On Tue, Sep 6, 2016 at 10:19 AM, Johannes Ziegenbalg <
[email protected]> wrote:

> Hello everybody.
>
> While sampling with one of our tools I sometimes come across this bug.
> If a sample is triggered, presumably while resolving a symbol of a
> shared library, a SIGSEGV occurs.
>
> As libunwind is iterating up the stack, it checks if the address at #20
> (backtrace.txt) is accessible. But it's corresponding page is mapped
> with the PROT_NONE property which is usually used for guard pages.
> Since the memory is mapped correctly, calls to mincore() or msync()
> succeed, stating that the address is valid. But what they don't test is
> the actual accessibility of the address.
>
> Me and a colleague of mine are not sure if it's even a valid address or
> a bug of some other library.
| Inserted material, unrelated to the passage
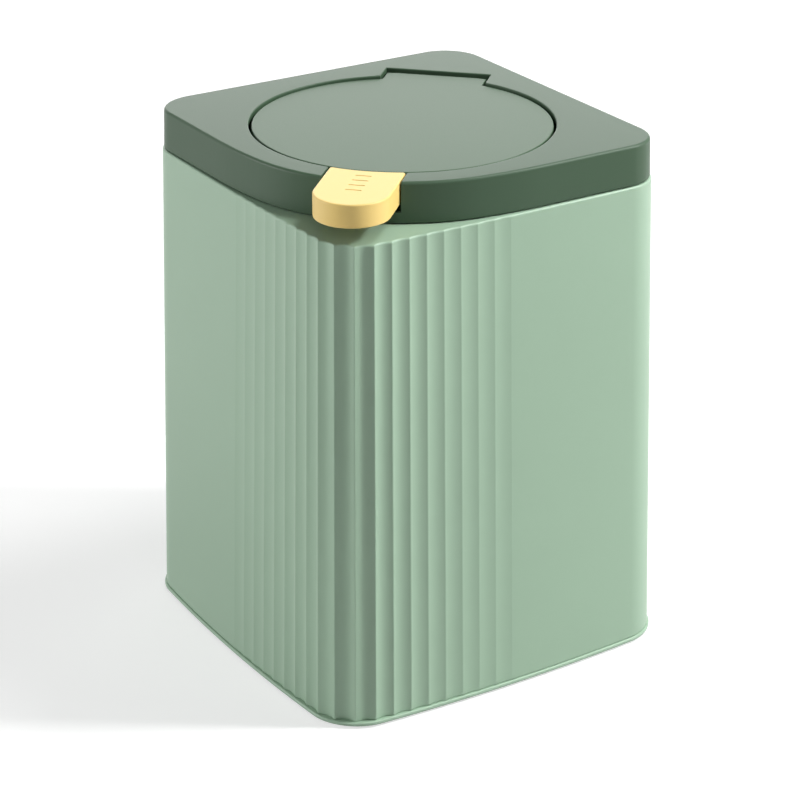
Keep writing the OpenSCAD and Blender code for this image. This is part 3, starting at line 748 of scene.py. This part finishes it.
def buildPushButton():
    edge, low, wall = pushButton["edgeRadius"], pushButton["lowerRadius"], pushButton["wall"]
    levels = [(inset, buttonZ + down) for inset, down in reversed(quarterTurn(low, 3))]
    levels += [(inset, lidZ - down) for inset, down in quarterTurn(edge, 5)]
    button = loft([atHeight(buttonOutline(i), z) for i, z in levels], capFirst=True, capLast=True)
    half = pushButton["width"] / 2 - wall
    turn = pushButton["hollowAngle"]
    inside = arc(noseCentre, half, -90, 90, 32)
    inside += arc(flapCentre, lidCover["openRadius"] + wall, turn, -turn, 12)
    postRadius = screws["smallShank"] + pushButton["postWall"]
    posts = [post(postRadius, buttonZ, lidZ - wall / 2, at) for at in postPlaces]
    button = carved(button, prism(inside, buttonZ - past, lidZ - wall))
    button = merged(button, *posts)
    tip = buttonZ - latchLever["plate"] + screws["smallLength"] + screws["beyondTip"]
    slotHalf = latchLever["toothWidth"] / 2 + pushButton["slotClear"]
    cut = [post(screws["smallShank"] + screws["thread"], buttonZ - past, tip, at) for at in postPlaces]
    cut.append(block(buttonBack - pushButton["slotBehind"], buttonBack + wall + past, -slotHalf, slotHalf,
                     buttonZ - past, latchLever["toothTop"] + pushButton["slotAbove"]))
    length, width = pushButton["grooveLength"], pushButton["grooveWidth"]
    for i in range(pushButton["grooves"]):
        x = noseCentre[0] - pushButton["grooveStart"] - i * pushButton["groovePitch"]
        slot = arc((x, length / 2 - width / 2), width / 2, 0, 180, 8)
        slot += arc((x, width / 2 - length / 2), width / 2, 180, 360, 8)
        narrow, short = pushButton["grooveFloor"]
        bed = [(x + (px - x) * narrow, py * short) for px, py in slot]
        levels = ((bed, lidZ - pushButton["grooveDepth"]), (slot, lidZ - pushButton["grooveLip"]),
                  (slot, lidZ + past))
        cut.append(loft([atHeight(outline, z) for outline, z in levels], capFirst=True, capLast=True))
    addLidPiece("pushButton", carved(button, *cut), "button", "button_yellow", "push_button")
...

I however attached a test case to
> reproduce the error (access_mem_test.c) and a possible patch that adds
> the necessary accessibility test.
> This test uses write() to check if the value at an address can be
> written to a pipe. If the address is not accessible the write fails but
> doesn't raise a signal.
>

​FWIW, we've also been checking write() rather than mincore() since 2009.​



> I'm certain, that the patch needs one or two more iterations e.g. the
> pipe needs to be closed somewhere. Maybe you guys can help me out!
>


At a minimum, you probably want to set ​FD_CLOEXEC (or use
pipe2(..., O_CLOEXEC)).

If the forked process continues without execve, it will need to reopen the
pipe, so our patch is quite a bit more involved.